部屋の中では植えられた植物のいつかが光、青や赤、黄色などの薄っすらとした明かりを灯し、窓に添えられた植物の周りには、肉食で小型の蛾が巣を、部屋に侵入しようとする虫を捕らえ食べてしまう。
寝転がりながら蛾を捕らえる。
肉食の蛾っているんだなって話だ。
口がストロー状ではなく、上下に分かれておりケチン質らしき顎がある。
捕らえてみたが、仲間意識を持つほど知性は無い、しかし体液には仲間を呼び寄せる効果があり、仲間の体液を浴びた者を強力に襲う習性を持っているようだ。
顎はケチン質で硬いが、お腹は柔らかい、腹の先端が八つに分かれており、吸盤状になっている。
大きさは人差し指の一節ぐらいだ。
植物の中でもチューリップを逆さ状にした植物を好み、卵を産みつける。
成虫は葉の裏などに腹の先端を付け、逆さになって休むようだ。
排泄肛から空気圧を調節してくっついているようだ。
ケチン質は硬いが指を食いちぎられるほどじゃない……しかし妙な病原菌を持っていないとも限らないのでトゥーナには近づけたくないな。ちょっと過保護すぎるかな。
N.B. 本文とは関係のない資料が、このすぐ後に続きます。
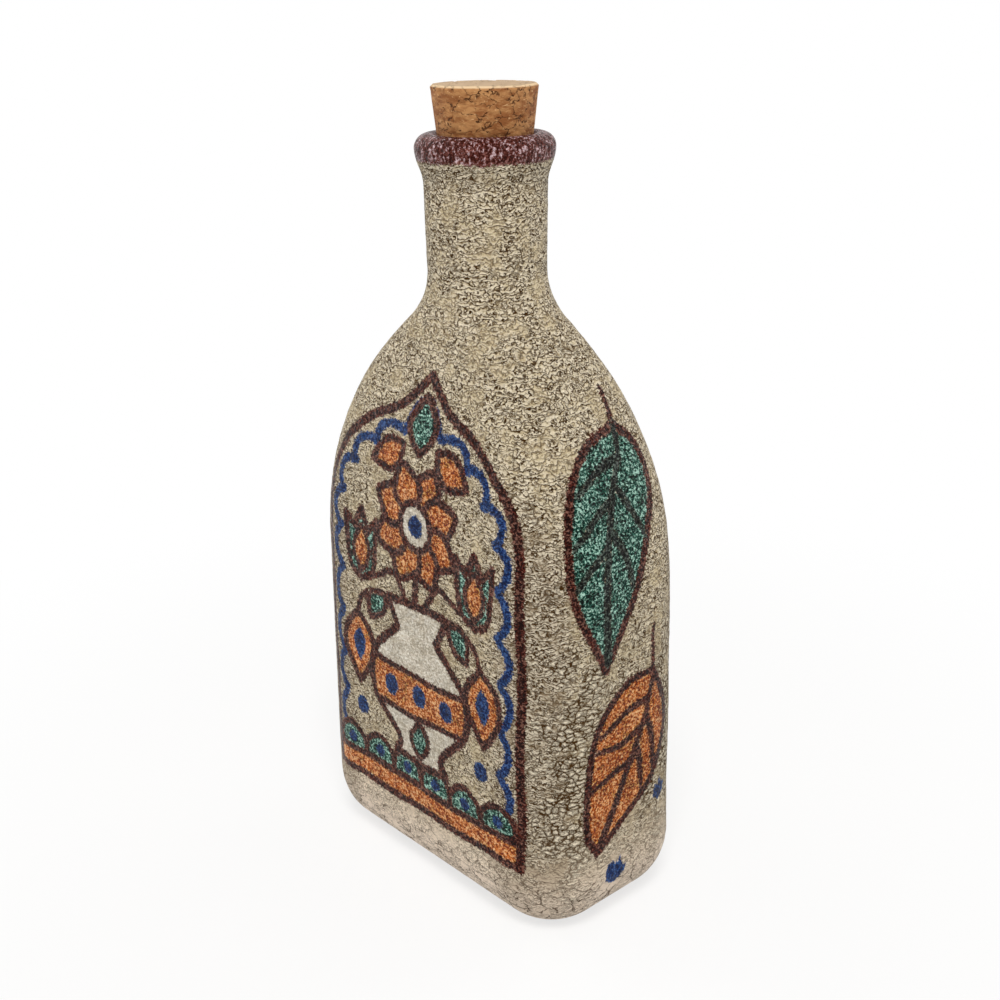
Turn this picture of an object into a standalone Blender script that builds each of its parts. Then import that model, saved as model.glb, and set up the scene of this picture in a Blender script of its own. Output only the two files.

石鹸の匂い――マロとカオスを召喚し、マロ枕に頭を乗せると、顔にカオスがのしかかって来た。これはこれでありだなと思ったのだが、成長痛だろう足が痛いというトゥーナの足を一晩中さすり続けなければならなかった。
一人暮らしは切羽詰まってするものだ。でも――。
コイツが死ぬところを想像し、看取りたくないと思う。
これが全てで、これが全部だ。
トゥーナは子供だから気にしなかったけれど、寝顔を他人に見られるのは好きじゃない。
スウは俺を信用していないのだろう、家の中には来なかった。